Is 8GB of VRAM enough for Black Ops 6 in 2026?

It is not recommended for a new build in 2026. Buyers have flagged VRAM pressure on 8GB cards in Black Ops 6 at 1080p high settings, and modern AAA titles regularly demand past 8GB in texture memory. Both AMD and Nvidia sell 8GB variants of their current-gen budget cards at lower prices. None of the picks on this list include an 8GB card for this reason. Check the listing title carefully and confirm "16GB" before purchasing.

Can the RTX 5060 Ti run Black Ops 6 at 1080p 144+ fps?

Yes, with some headroom. The RTX 5060 Ti 16GB runs 120+ fps at 1080p high settings in Black Ops 6 and clears 144 fps at competitive-low settings without DLSS. Enabling DLSS 4 Quality at 1080p pushes well past 160 fps. The IW engine's AMD raster advantage means the RX 9060 XT will outperform it in the same scenario, around 32% more frames at 1080p max, but the 5060 Ti clears the 144 fps threshold on its own.

Should I get the RX 9070 XT or RTX 5070 Ti for Black Ops 6?

If Black Ops 6 is your primary game, the RX 9070 XT is the answer. It averages 162 fps at 1440p to the RTX 5070 Ti's 119 fps, a 36% gap, and it costs less. For pure Black Ops 6 FPS, there is no close contest at this tier. The RTX 5070 Ti earns its place if your library also includes RT-heavy titles (Cyberpunk, Alan Wake 2, Indiana Jones), if you stream via NVENC AV1, or if you do any CUDA-adjacent creative work. The Nvidia ecosystem has real value; it just doesn't show up in Black Ops 6 benchmarks.

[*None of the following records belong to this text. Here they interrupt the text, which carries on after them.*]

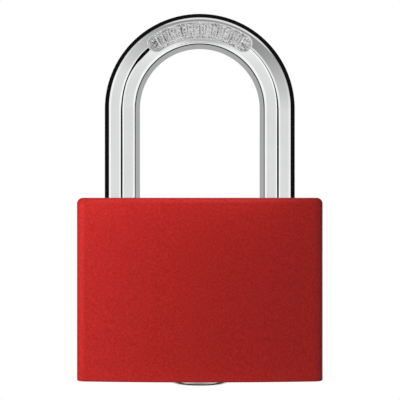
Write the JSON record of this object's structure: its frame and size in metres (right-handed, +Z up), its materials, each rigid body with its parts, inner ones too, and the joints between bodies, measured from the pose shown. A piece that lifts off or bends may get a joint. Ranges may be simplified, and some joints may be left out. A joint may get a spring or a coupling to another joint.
{
  "type": "keyed safety padlock",
  "caption": "Solid anodised block padlock with an octagonal shackle held by two balls and a key cylinder in its base.",
  "frame": {"origin": "middle of the bounding box's underside, which is the centre of the plug's face", "axes": "+Z up along the plug's axis to the crown of the shackle; +X towards the heel (captive) leg of the shackle; +Y through the block from its front face to its back face"},
  "size_m": [0.045, 0.02, 0.0692],
  "materials": {
    "body_red": "satin red anodised",
    "shackle_chrome": "polished chrome plate",
    "plug_nickel": "nickel plated",
    "cylinder_brass": "machined",
    "cam_steel": "machined",
    "ball_steel": "polished ball",
    "screw_steel": "zinc plated",
    "spring_steel": "drawn wire",
    "clip_steel": "phosphated",
    "pin_brass": "turned"
  },
  "bodies": {
    "case": {"lock_body": "body_red", "cylinder_shell": "cylinder_brass", "pin_chamber_cover": "cylinder_brass", "cylinder_retaining_screw": "screw_steel", "shackle_spring": "spring_steel", "pin_spring_1": "spring_steel", "pin_spring_2": "spring_steel", "pin_spring_3": "spring_steel", "pin_spring_4": "spring_steel", "pin_spring_5": "spring_steel"},
    "plug": {"cylinder_plug": "plug_nickel", "plug_retaining_clip": "clip_steel"},
    "cam": {"actuator_cam": "cam_steel"},
    "toe_ball": {"toe_locking_ball": "ball_steel"},
    "heel_ball": {"heel_locking_ball": "ball_steel"},
    "shackle": {"shackle": "shackle_chrome"},
    "bottom_pin_1": {"bottom_pin_1": "pin_brass"},
    "driver_pin_1": {"driver_pin_1": "pin_brass"},
    "bottom_pin_2": {"bottom_pin_2": "pin_brass"},
    "driver_pin_2": {"driver_pin_2": "pin_brass"},
    "bottom_pin_3": {"bottom_pin_3": "pin_brass"},
    "driver_pin_3": {"driver_pin_3": "pin_brass"},
    "bottom_pin_4": {"bottom_pin_4": "pin_brass"},
    "driver_pin_4": {"driver_pin_4": "pin_brass"},
    "bottom_pin_5": {"bottom_pin_5": "pin_brass"},
    "driver_pin_5": {"driver_pin_5": "pin_brass"}
  },
  "joints": [
    {"name": "plug_turn", "type": "hinge", "parent": "case", "child": "plug", "pos_m": [0, 0, 0], "axis": [0, 0, 1], "range_deg": [0, 90]},
    {"name": "cam_turn", "type": "hinge", "parent": "case", "child": "cam", "pos_m": [0, 0, 0.02353], "axis": [0, 0, 1], "range_deg": [0, 90]},
    {"name": "toe_ball_slide", "type": "slide", "parent": "case", "child": "toe_ball", "axis": [1, 0, 0], "range_m": [0, 0.003]},
    {"name": "heel_ball_slide", "type": "slide", "parent": "case", "child": "heel_ball", "axis": [-1, 0, 0], "range_m": [0, 0.0009]},
    {"name": "shackle_lift", "type": "slide", "parent": "case", "child": "shackle", "axis": [0, 0, 1], "range_m": [0, 0.01088], "deforming": ["shackle_spring"]},
    {"name": "bottom_pin_1_slide", "type": "slide", "parent": "plug", "child": "bottom_pin_1", "axis": [-1, 0, 0], "range_m": [-0.0024, 0]},
    {"name": "driver_pin_1_slide", "type": "slide", "parent": "case", "child": "driver_pin_1", "axis": [-1, 0, 0], "range_m": [-0.0024, 0], "deforming": ["pin_spring_1"]},
    {"name": "bottom_pin_2_slide", "type": "slide", "parent": "plug", "child": "bottom_pin_2", "axis": [-1, 0, 0], "range_m": [-0.0012, 0]},
    {"name": "driver_pin_2_slide", "type": "slide", "parent": "case", "child": "driver_pin_2", "axis": [-1, 0, 0], "range_m": [-0.0012, 0], "deforming": ["pin_spring_2"]},
    {"name": "bottom_pin_3_slide", "type": "slide", "parent": "plug", "child": "bottom_pin_3", "axis": [-1, 0, 0], "range_m": [-0.002, 0]},
    {"name": "driver_pin_3_slide", "type": "slide", "parent": "case", "child": "driver_pin_3", "axis": [-1, 0, 0], "range_m": [-0.002, 0], "deforming": ["pin_spring_3"]},
    {"name": "bottom_pin_4_slide", "type": "slide", "parent": "plug", "child": "bottom_pin_4", "axis": [-1, 0, 0], "range_m": [-0.0008, 0]},
    {"name": "driver_pin_4_slide", "type": "slide", "parent": "case", "child": "driver_pin_4", "axis": [-1, 0, 0], "range_m": [-0.0008, 0], "deforming": ["pin_spring_4"]},
    {"name": "bottom_pin_5_slide", "type": "slide", "parent": "plug", "child": "bottom_pin_5", "axis": [-1, 0, 0], "range_m": [-0.0016, 0]},
    {"name": "driver_pin_5_slide", "type": "slide", "parent": "case", "child": "driver_pin_5", "axis": [-1, 0, 0], "range_m": [-0.0016, 0], "deforming": ["pin_spring_5"]}
  ],
  "couplings": [
    {"joint": "cam_turn", "follows": "plug_turn", "ratio": 1},
    {"joint": "toe_ball_slide", "follows": "plug_turn", "m_per_rad": 0.0019099},
    {"joint": "heel_ball_slide", "follows": "plug_turn", "m_per_rad": 0.00057295},
    {"joint": "shackle_lift", "follows": "plug_turn", "m_per_rad": 0.0069268},
    {"joint": "driver_pin_1_slide", "follows": "bottom_pin_1_slide", "ratio": 1},
    {"joint": "driver_pin_2_slide", "follows": "bottom_pin_2_slide", "ratio": 1},
    {"joint": "driver_pin_3_slide", "follows": "bottom_pin_3_slide", "ratio": 1},
    {"joint": "driver_pin_4_slide", "follows": "bottom_pin_4_slide", "ratio": 1},
    {"joint": "driver_pin_5_slide", "follows": "bottom_pin_5_slide", "ratio": 1}
  ]
}
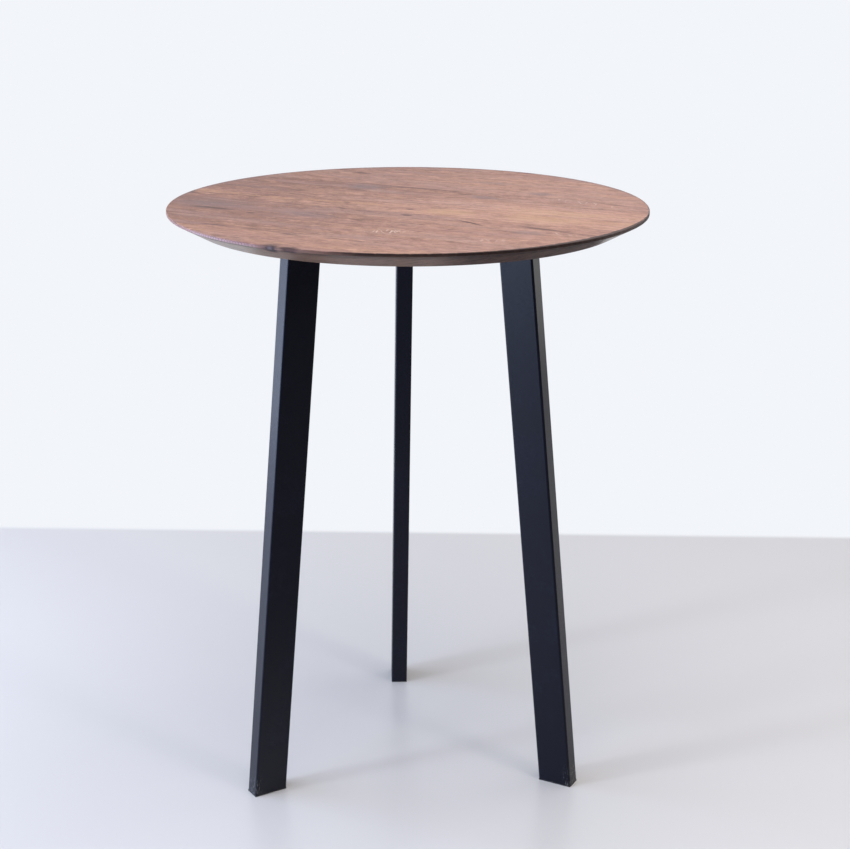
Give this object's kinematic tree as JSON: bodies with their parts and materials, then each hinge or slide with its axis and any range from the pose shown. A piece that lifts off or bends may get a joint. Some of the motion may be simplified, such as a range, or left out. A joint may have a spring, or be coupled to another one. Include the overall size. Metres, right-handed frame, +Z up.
{
  "type": "bar table",
  "caption": "Bar-height round table: plank top with an undercut rim on splayed legs of rectangular steel tube, each with a screwed mounting plate and a plastic foot cap.",
  "frame": {"origin": "on the floor, under the middle of the round top", "axes": "+Z up. The rear leg's head stands on +Y of the middle, the other two legs' heads at 120 degrees to each side of it. +X is to the right as seen from -Y."},
  "size_m": [0.8, 0.8, 1],
  "materials": {
    "oak": "smoked reclaimed oak, matt lacquer",
    "black_powder_coat": "satin black powder coat",
    "black_plastic": "moulded, matt",
    "zinc_plated_steel": "bright zinc plate"
  },
  "bodies": {
    "root": {"top_plank_1": "oak", "top_plank_2": "oak", "top_plank_3": "oak", "top_plank_4": "oak", "top_plank_5": "oak", "top_plank_6": "oak", "top_plank_7": "oak", "top_plank_8": "oak", "leg_tube_rear": "black_powder_coat", "leg_tube_front_left": "black_powder_coat", "leg_tube_front_right": "black_powder_coat", "leg_plate_rear": "black_powder_coat", "leg_plate_front_left": "black_powder_coat", "leg_plate_front_right": "black_powder_coat", "leg_weld_rear": "black_powder_coat", "leg_weld_front_left": "black_powder_coat", "leg_weld_front_right": "black_powder_coat", "foot_cap_rear": "black_plastic", "foot_cap_front_left": "black_plastic", "foot_cap_front_right": "black_plastic", "leg_screws_rear": "zinc_plated_steel", "leg_screws_front_left": "zinc_plated_steel", "leg_screws_front_right": "zinc_plated_steel"}
  },
  "joints": []
}
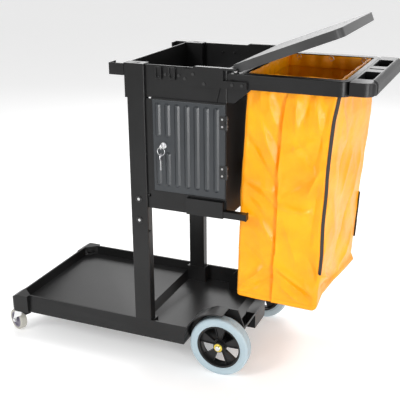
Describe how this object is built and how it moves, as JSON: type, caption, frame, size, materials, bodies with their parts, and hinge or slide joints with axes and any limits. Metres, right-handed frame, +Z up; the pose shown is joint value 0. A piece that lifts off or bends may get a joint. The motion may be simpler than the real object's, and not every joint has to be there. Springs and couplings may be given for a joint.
{
  "type": "housekeeping cart",
  "caption": "Moulded janitor cart with a low deck, lockable cabinet, top tray, hinged lid, hanging yellow vinyl bag, large rear wheels and swivel front casters.",
  "frame": {"origin": "on the floor under the middle of the whole cart's bounding box", "axes": "+X towards the push handle and the bag, -Y towards the cabinet door, +Z up"},
  "size_m": [1.271, 0.5266, 1.1297],
  "materials": {
    "body_plastic": "satin moulded black plastic",
    "door_plastic": "satin dark grey plastic",
    "lid_plastic": "fine textured grey plastic",
    "grip_plastic": "textured grey plastic",
    "hub_plastic": "satin dark plastic",
    "tyre_rubber": "pale blue-grey rubber",
    "tread_rubber": "pale grey rubber",
    "core_plastic": "grey plastic",
    "zinc": "bright zinc plate",
    "yellow_zinc": "yellow zinc plate",
    "steel": "plain steel",
    "black_steel": "black painted steel",
    "vinyl": "coated yellow vinyl cloth"
  },
  "bodies": {
    "cart": {"axle_cap_far": "zinc", "axle_cap_near": "zinc", "axle_washer_far": "yellow_zinc", "axle_washer_near": "yellow_zinc", "bag": "vinyl", "bag_frame": "body_plastic", "bag_pegs": "body_plastic", "bar_cap_far": "body_plastic", "bar_cap_near": "body_plastic", "base_platform": "body_plastic", "cabinet_shell": "body_plastic", "caster_kingpin_far": "zinc", "caster_kingpin_near": "zinc", "caster_plate_far": "zinc", "caster_plate_near": "zinc", "handle_bracket_far": "body_plastic", "handle_bracket_near": "body_plastic", "handle_grip": "grip_plastic", "hinge_frame_leaves": "black_steel", "hinge_frame_screws": "black_steel", "hinge_pins": "black_steel", "hook_arm_far": "body_plastic", "hook_arm_near": "body_plastic", "lid_pin_far": "steel", "lid_pin_near": "steel", "lower_shelf": "body_plastic", "panel_screws": "steel", "post_far": "body_plastic", "post_near": "body_plastic", "push_handle": "body_plastic", "rear_axle": "steel", "support_bar_far": "body_plastic", "support_bar_near": "body_plastic", "tool_clips_far": "body_plastic", "tool_clips_near": "body_plastic", "top_tray": "body_plastic"},
    "wheel_near": {"wheel_tyre_near": "tyre_rubber", "wheel_hub_near": "hub_plastic"},
    "wheel_far": {"wheel_tyre_far": "tyre_rubber", "wheel_hub_far": "hub_plastic"},
    "lid": {"lid": "lid_plastic"},
    "door": {"cabinet_door": "door_plastic", "hinge_door_leaves": "black_steel", "hinge_door_screws": "black_steel", "lock_housing": "zinc"},
    "lock": {"lock_barrel": "zinc", "lock_cam": "zinc", "door_key": "zinc"},
    "key_ring": {"key_ring": "zinc", "spare_key": "zinc"},
    "swivel_near": {"caster_fork_near": "zinc", "caster_axle_near": "zinc", "caster_tab_near": "body_plastic"},
    "roller_near": {"caster_core_near": "core_plastic", "caster_tread_near": "tread_rubber"},
    "swivel_far": {"caster_fork_far": "zinc", "caster_axle_far": "zinc", "caster_tab_far": "body_plastic"},
    "roller_far": {"caster_core_far": "core_plastic", "caster_tread_far": "tread_rubber"}
  },
  "joints": [
    {"name": "wheel_near_spin", "type": "hinge", "parent": "cart", "child": "wheel_near", "pos_m": [0.18704, -0.20827, 0.1], "axis": [0, 1, 0], "continuous": true},
    {"name": "wheel_far_spin", "type": "hinge", "parent": "cart", "child": "wheel_far", "pos_m": [0.18704, 0.21072, 0.1], "axis": [0, 1, 0], "continuous": true},
    {"name": "caster_near_swivel", "type": "hinge", "parent": "cart", "child": "swivel_near", "pos_m": [-0.56596, -0.22278, 0.088], "axis": [0, 0, 1], "continuous": true},
    {"name": "caster_near_roll", "type": "hinge", "parent": "swivel_near", "child": "roller_near", "pos_m": [-0.59726, -0.20949, 0.0375], "axis": [0.3907, 0.9205, 0], "continuous": true},
    {"name": "caster_far_swivel", "type": "hinge", "parent": "cart", "child": "swivel_far", "pos_m": [-0.56596, 0.22523, 0.088], "axis": [0, 0, 1], "continuous": true},
    {"name": "caster_far_roll", "type": "hinge", "parent": "swivel_far", "child": "roller_far", "pos_m": [-0.59726, 0.23851, 0.0375], "axis": [0.3907, 0.9205, 0], "continuous": true},
    {"name": "lid_hinge", "type": "hinge", "parent": "cart", "child": "lid", "pos_m": [0.23904, 0.00122, 0.996], "axis": [0, -1, 0], "range_deg": [-21.3, 68.7]},
    {"name": "door_hinge", "type": "hinge", "parent": "cart", "child": "door", "pos_m": [0.21764, -0.23697, 0.7533], "axis": [0, 0, 1], "range_deg": [0, 110]},
    {"name": "lock_turn", "type": "hinge", "parent": "door", "child": "lock", "pos_m": [0.01304, -0.22878, 0.757], "axis": [0, 1, 0], "range_deg": [0, 90]},
    {"name": "key_ring_swing", "type": "hinge", "parent": "lock", "child": "key_ring", "pos_m": [0.01304, -0.25377, 0.7554], "axis": [1, 0, 0], "range_deg": [-60, 8]}
  ]
}
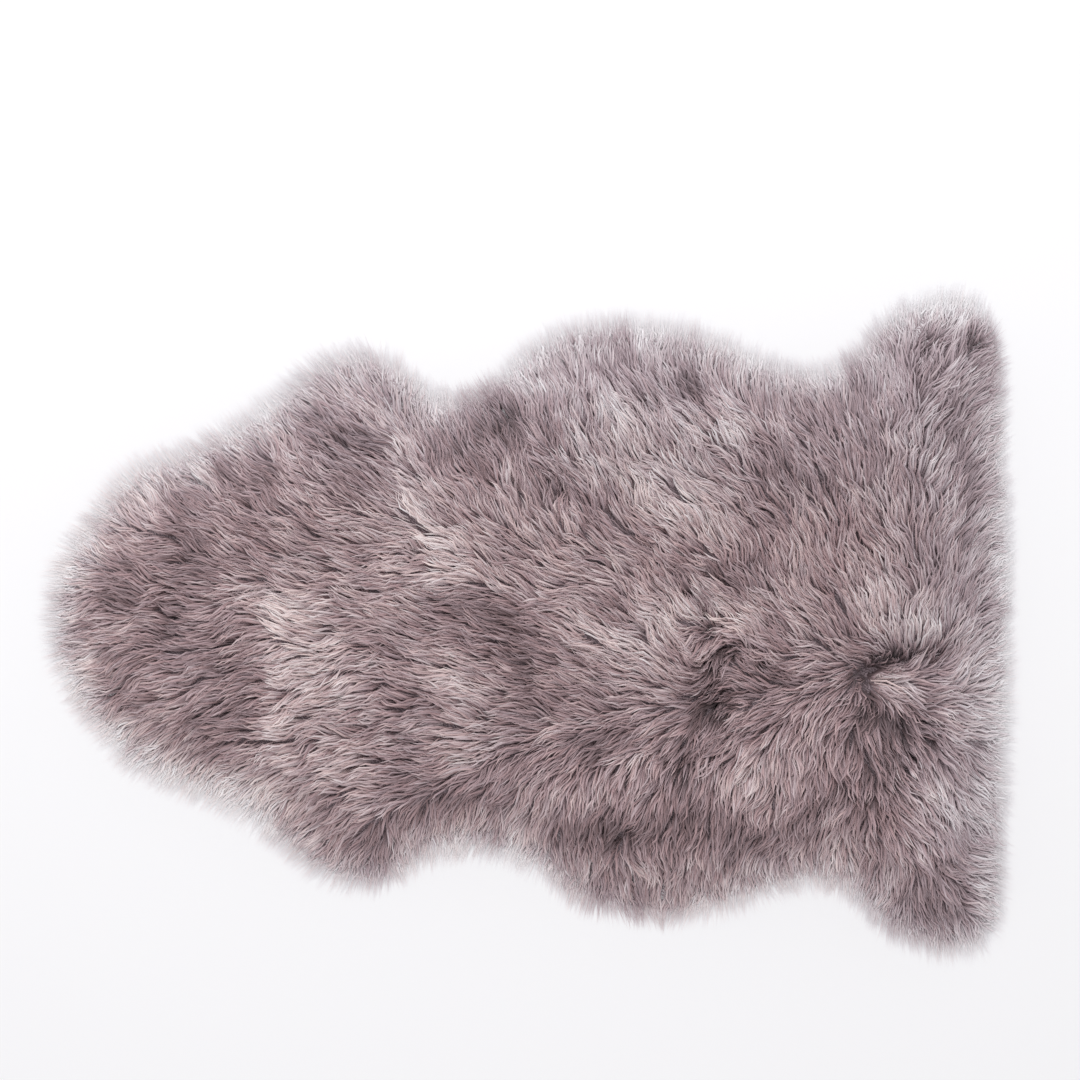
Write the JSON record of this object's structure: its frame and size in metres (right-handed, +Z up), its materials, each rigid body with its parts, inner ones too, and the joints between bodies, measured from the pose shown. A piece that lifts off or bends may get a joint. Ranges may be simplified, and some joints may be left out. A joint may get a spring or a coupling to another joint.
{
  "type": "sheepskin rug",
  "caption": "Whole-hide sheepskin rug lying flat, with long combed wool in grey-mauve tones, a rounded neck end and spread leg corners.",
  "frame": {"origin": "on the floor, at the middle of the rug's bounding box", "axes": "+X along the spine from the neck end to the hind end (the picture's right), +Y across to the left flank (the picture's top), +Z up"},
  "size_m": [0.9642, 0.6554, 0.0618],
  "materials": {
    "wool": "long soft pile",
    "suede": "soft napped flesh side"
  },
  "bodies": {
    "root": {"pelt": "wool"}
  },
  "joints": []
}
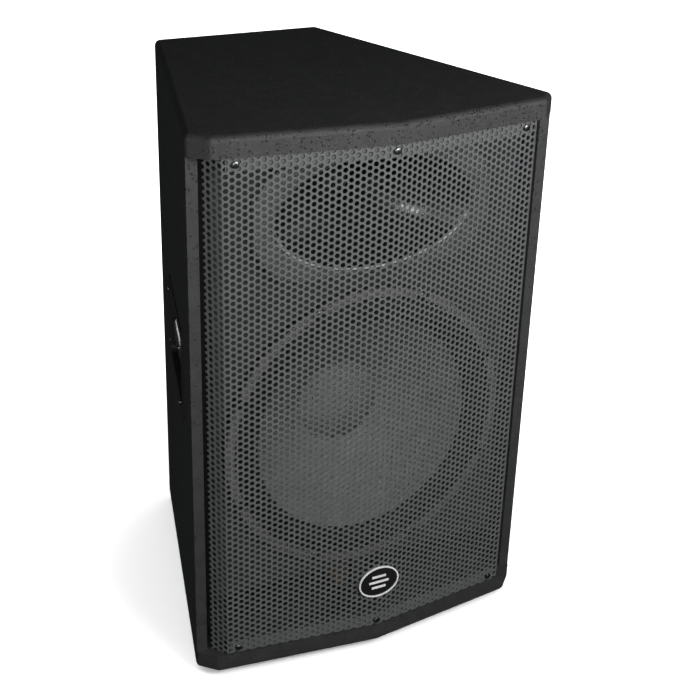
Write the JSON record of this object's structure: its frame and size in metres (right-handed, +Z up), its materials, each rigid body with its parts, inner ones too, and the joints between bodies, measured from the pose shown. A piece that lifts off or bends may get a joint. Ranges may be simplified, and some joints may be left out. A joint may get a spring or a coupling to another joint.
{
  "type": "pa speaker cabinet",
  "caption": "Tapered two-way loudspeaker cabinet with a folded perforated grille, oval horn, bass driver, side handles, rear input sockets and a pole socket.",
  "frame": {"origin": "centre of the bounding box on the floor plane under the feet", "axes": "+X to the right seen from the front, +Y from the grille to the back panel, +Z up"},
  "size_m": [0.464, 0.4599, 0.707],
  "materials": {
    "cabinet_paint": "hard textured black paint on timber",
    "baffle_paint": "matte black paint",
    "rail_paint": "dark grey paint",
    "birch_ply": "raw plywood",
    "grille_steel": "dark grey powder coat",
    "black_screw": "satin black",
    "zinc_screw": "zinc plated",
    "badge_black": "gloss black",
    "badge_silver": "bright silver",
    "basket_metal": "black enamel",
    "gasket_board": "grey fibre board",
    "surround_cloth": "doped black cloth",
    "cone_paper": "pressed paper",
    "coil_copper": "enamelled copper wire",
    "spider_cloth": "resin treated cloth",
    "plated_steel": "plated steel",
    "ferrite": "ground ferrite",
    "terminal_red": "moulded",
    "horn_plastic": "satin moulded",
    "diaphragm_metal": "thin formed foil",
    "cast_aluminium": "cast",
    "driver_cover": "moulded",
    "board_green": "solder mask",
    "nylon_white": "moulded nylon",
    "capacitor_blue": "film wrap",
    "cement_white": "ceramic cement",
    "plate_black": "satin black",
    "socket_plastic": "moulded",
    "handle_plastic": "grained moulding",
    "grip_plastic": "smooth moulding",
    "socket_steel": "black powder coat",
    "foot_rubber": "moulded",
    "lead_red": "pvc sleeve",
    "lead_blue": "pvc sleeve"
  },
  "bodies": {
    "root": {"top_panel": "cabinet_paint", "bottom_panel": "cabinet_paint", "left_side_panel": "cabinet_paint", "right_side_panel": "cabinet_paint", "back_panel": "cabinet_paint", "front_baffle": "baffle_paint", "port_shelf": "birch_ply", "port_divider": "birch_ply", "cross_brace": "birch_ply", "corner_battens": "birch_ply", "top_grille_rail": "rail_paint", "bottom_grille_rail": "rail_paint", "grille": "grille_steel", "grille_screws": "black_screw", "badge_plate": "badge_black", "badge_ring": "badge_silver", "woofer_basket": "basket_metal", "woofer_gasket": "gasket_board", "woofer_surround": "surround_cloth", "woofer_spider": "spider_cloth", "woofer_top_plate": "plated_steel", "woofer_magnet": "ferrite", "woofer_yoke": "plated_steel", "woofer_terminals": "terminal_red", "woofer_screws": "black_screw", "horn_flare": "horn_plastic", "horn_screws": "black_screw", "hf_front_plate": "plated_steel", "hf_magnet": "ferrite", "hf_top_plate": "plated_steel", "hf_clamp_ring": "cast_aluminium", "hf_rear_cover": "driver_cover", "hf_bolts": "zinc_screw", "crossover_board": "board_green", "crossover_spacers": "nylon_white", "crossover_inductors": "coil_copper", "crossover_capacitors": "capacitor_blue", "crossover_resistors": "cement_white", "input_plate": "plate_black", "input_socket_upper": "socket_plastic", "input_socket_lower": "socket_plastic", "input_plate_screws": "black_screw", "left_handle_tray": "handle_plastic", "left_handle_grip": "grip_plastic", "right_handle_tray": "handle_plastic", "right_handle_grip": "grip_plastic", "handle_screws": "black_screw", "pole_socket": "socket_steel", "pole_socket_screws": "zinc_screw", "foot_front_left": "foot_rubber", "foot_front_right": "foot_rubber", "foot_back_left": "foot_rubber", "foot_back_right": "foot_rubber", "foot_screws": "zinc_screw", "woofer_lead": "lead_red", "hf_lead": "lead_blue"},
    "woofer_cone_assembly": {"woofer_cone": "cone_paper", "woofer_dust_cap": "cone_paper", "woofer_voice_coil": "coil_copper"},
    "hf_diaphragm_assembly": {"hf_diaphragm": "diaphragm_metal"}
  },
  "joints": [
    {"name": "woofer_travel", "type": "slide", "parent": "root", "child": "woofer_cone_assembly", "axis": [0, -1, 0], "range_m": [-0.008, 0.008], "stiffness_N_per_m": 4000},
    {"name": "hf_travel", "type": "slide", "parent": "root", "child": "hf_diaphragm_assembly", "axis": [0, -1, 0], "range_m": [-0.0004, 0.0004], "stiffness_N_per_m": 1500}
  ]
}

Does Black Ops 6 support DLSS and FSR 4?

Black Ops 6 supports DLSS 3 (including Frame Generation) on compatible Nvidia hardware and AMD FSR 3 at launch. With the RTX 5000 series, DLSS 4 with the transformer model and Multi-Frame Generation is available through the Nvidia App's override feature in titles that haven't received native DLSS 4 patches yet. AMD FSR 4 support on RDNA 4 hardware may come via driver update or a title patch. The Black Ops 6 implementation of FSR was confirmed as FSR 3 at launch, with FSR 4 availability on RDNA 4 following the game's driver support cadence.